DESCRIPTION OF THE TASK:
Please output the data below exactly as given, starting at its first line and stopping after the line that contains "return sum((b - a).length".
○ ○ ○ ○ ○ ○ ○
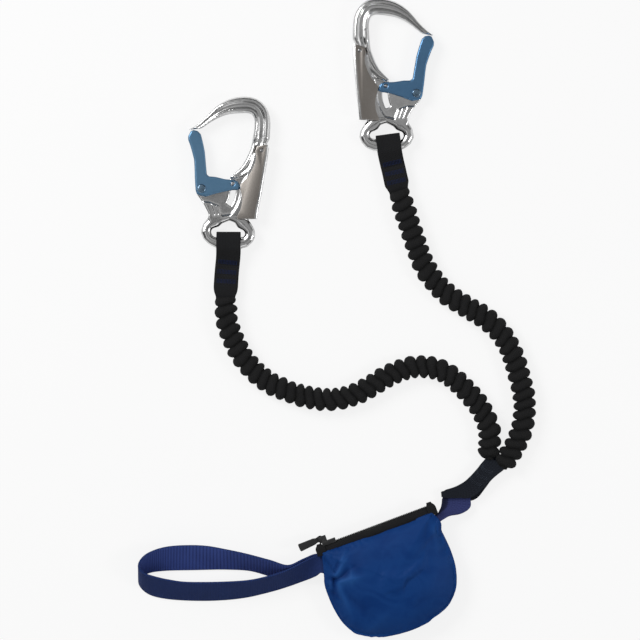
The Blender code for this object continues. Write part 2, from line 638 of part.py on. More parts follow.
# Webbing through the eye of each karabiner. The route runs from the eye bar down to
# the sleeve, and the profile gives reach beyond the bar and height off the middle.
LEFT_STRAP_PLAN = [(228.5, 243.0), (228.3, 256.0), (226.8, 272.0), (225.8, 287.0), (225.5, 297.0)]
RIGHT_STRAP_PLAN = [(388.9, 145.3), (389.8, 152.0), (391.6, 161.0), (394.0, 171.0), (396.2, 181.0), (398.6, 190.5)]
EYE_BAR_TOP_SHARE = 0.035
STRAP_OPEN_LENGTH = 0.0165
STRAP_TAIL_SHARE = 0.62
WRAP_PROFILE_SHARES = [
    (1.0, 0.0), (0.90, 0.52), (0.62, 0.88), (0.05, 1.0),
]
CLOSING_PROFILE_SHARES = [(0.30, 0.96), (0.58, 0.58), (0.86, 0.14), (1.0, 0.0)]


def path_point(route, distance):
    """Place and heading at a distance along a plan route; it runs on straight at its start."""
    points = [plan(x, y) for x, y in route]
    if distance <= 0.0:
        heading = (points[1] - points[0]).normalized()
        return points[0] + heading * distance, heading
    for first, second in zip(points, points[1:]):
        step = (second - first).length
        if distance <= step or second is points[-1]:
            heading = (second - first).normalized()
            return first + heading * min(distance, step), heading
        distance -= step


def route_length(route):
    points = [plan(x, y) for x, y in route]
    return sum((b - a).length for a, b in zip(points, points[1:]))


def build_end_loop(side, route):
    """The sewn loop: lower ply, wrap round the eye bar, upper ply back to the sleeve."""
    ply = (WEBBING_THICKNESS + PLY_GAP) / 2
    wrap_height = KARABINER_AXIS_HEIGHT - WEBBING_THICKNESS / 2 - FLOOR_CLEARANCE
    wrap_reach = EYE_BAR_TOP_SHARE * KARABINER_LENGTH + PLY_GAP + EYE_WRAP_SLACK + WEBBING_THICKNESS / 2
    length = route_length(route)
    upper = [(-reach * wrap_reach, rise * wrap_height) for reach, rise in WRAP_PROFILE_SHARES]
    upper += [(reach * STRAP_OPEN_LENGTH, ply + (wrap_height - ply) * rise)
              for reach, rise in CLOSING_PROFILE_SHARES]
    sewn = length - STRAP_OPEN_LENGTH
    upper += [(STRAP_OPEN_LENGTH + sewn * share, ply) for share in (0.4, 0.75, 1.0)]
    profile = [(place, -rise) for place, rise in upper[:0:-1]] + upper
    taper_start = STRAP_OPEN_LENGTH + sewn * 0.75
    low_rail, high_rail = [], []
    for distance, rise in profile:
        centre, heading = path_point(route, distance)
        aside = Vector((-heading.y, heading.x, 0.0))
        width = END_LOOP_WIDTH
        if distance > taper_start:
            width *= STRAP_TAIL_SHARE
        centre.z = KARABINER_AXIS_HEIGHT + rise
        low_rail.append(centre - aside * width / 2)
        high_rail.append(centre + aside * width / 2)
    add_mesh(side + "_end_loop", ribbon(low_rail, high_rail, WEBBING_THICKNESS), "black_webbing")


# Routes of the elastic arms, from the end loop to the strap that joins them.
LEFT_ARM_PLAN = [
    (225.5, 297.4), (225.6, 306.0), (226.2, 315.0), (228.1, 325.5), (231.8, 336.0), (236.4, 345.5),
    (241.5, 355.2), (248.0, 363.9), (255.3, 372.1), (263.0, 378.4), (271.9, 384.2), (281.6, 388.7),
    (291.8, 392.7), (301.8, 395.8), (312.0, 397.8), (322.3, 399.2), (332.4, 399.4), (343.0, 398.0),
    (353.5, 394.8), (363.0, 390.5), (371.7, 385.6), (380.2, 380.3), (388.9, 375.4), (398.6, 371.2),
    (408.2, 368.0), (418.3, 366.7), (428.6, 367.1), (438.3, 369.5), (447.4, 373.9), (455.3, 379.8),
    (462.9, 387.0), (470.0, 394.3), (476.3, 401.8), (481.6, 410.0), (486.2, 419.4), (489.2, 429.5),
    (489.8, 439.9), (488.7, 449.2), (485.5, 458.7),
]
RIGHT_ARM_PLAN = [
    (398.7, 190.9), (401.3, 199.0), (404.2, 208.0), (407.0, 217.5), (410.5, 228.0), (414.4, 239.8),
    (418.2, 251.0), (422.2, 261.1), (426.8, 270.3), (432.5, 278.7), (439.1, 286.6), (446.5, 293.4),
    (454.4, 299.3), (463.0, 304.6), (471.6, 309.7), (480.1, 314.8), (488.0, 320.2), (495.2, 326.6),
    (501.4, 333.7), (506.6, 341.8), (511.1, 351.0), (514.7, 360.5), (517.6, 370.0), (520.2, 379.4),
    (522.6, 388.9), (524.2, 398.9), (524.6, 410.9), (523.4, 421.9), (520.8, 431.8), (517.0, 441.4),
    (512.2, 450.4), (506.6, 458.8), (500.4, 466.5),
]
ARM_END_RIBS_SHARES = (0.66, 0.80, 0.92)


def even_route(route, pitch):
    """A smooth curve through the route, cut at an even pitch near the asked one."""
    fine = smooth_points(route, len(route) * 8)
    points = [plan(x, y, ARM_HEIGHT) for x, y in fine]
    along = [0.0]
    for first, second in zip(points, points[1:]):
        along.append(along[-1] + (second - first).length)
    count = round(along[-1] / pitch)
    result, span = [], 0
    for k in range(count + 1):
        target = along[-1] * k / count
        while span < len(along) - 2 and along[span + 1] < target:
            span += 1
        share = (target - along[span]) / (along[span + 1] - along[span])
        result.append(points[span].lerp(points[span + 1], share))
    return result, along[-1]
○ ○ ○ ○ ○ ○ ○
THE RESULT:
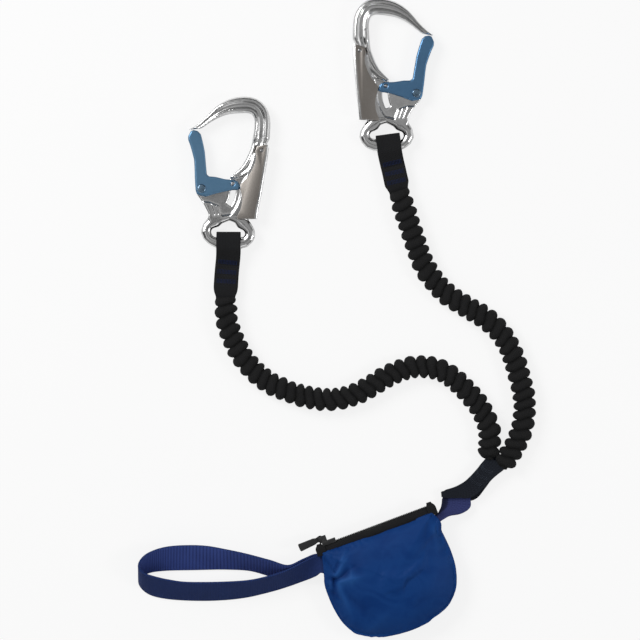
The Blender code for this object continues. Write part 2, from line 638 of part.py on. More parts follow.
# Webbing through the eye of each karabiner. The route runs from the eye bar down to
# the sleeve, and the profile gives reach beyond the bar and height off the middle.
LEFT_STRAP_PLAN = [(228.5, 243.0), (228.3, 256.0), (226.8, 272.0), (225.8, 287.0), (225.5, 297.0)]
RIGHT_STRAP_PLAN = [(388.9, 145.3), (389.8, 152.0), (391.6, 161.0), (394.0, 171.0), (396.2, 181.0), (398.6, 190.5)]
EYE_BAR_TOP_SHARE = 0.035
STRAP_OPEN_LENGTH = 0.0165
STRAP_TAIL_SHARE = 0.62
WRAP_PROFILE_SHARES = [
    (1.0, 0.0), (0.90, 0.52), (0.62, 0.88), (0.05, 1.0),
]
CLOSING_PROFILE_SHARES = [(0.30, 0.96), (0.58, 0.58), (0.86, 0.14), (1.0, 0.0)]


def path_point(route, distance):
    """Place and heading at a distance along a plan route; it runs on straight at its start."""
    points = [plan(x, y) for x, y in route]
    if distance <= 0.0:
        heading = (points[1] - points[0]).normalized()
        return points[0] + heading * distance, heading
    for first, second in zip(points, points[1:]):
        step = (second - first).length
        if distance <= step or second is points[-1]:
            heading = (second - first).normalized()
            return first + heading * min(distance, step), heading
        distance -= step


def route_length(route):
    points = [plan(x, y) for x, y in route]
    return sum((b - a).length for a, b in zip(points, points[1:]))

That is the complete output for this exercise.